Even though the High School classes were relocated to Bushnell as a result of the Bushnell-Prairie City (B-PC) consolidation, the school remained as the Prairie City Elementary School grades 1 through 8 until 1962. Grades 7 and 8 then relocated to the B-PC Jr. High School (the former Bushnell High School bldg. in Bushnell). Grades 1 through 6 remained until the early 1970s.

The original Prairie City High School building has been torn down. Prairie City High School's mascot was the Cobras, and its colors were blue and white.
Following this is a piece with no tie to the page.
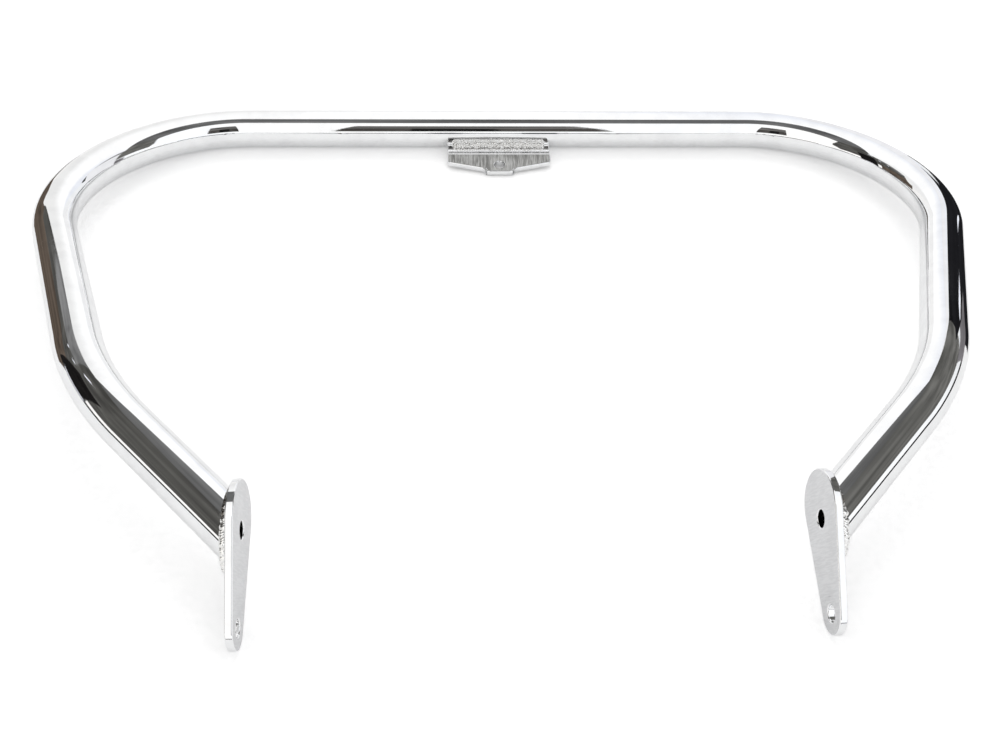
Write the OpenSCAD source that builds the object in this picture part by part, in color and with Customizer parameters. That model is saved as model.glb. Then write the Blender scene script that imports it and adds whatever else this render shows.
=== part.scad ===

===Future consolidation talks===
Beginning in late 2008 the Bushnell-Prairie City School District began discussing reorganization or consolidation with neighboring school districts. In the summer of 2009 a feasibility study was commissioned to investigate the possibilities of consolidation with neighboring Avon and Abingdon school districts. The results of the study were released in January 2010. The recommendations of the study included: consolidation of all three districts into one unit district, placement of the combined high school in the current Bushnell-Prairie City High/Middle School buildings, placement of the combined middle school in the current Abingdon High/Middle School, and keeping the current elementary buildings in place.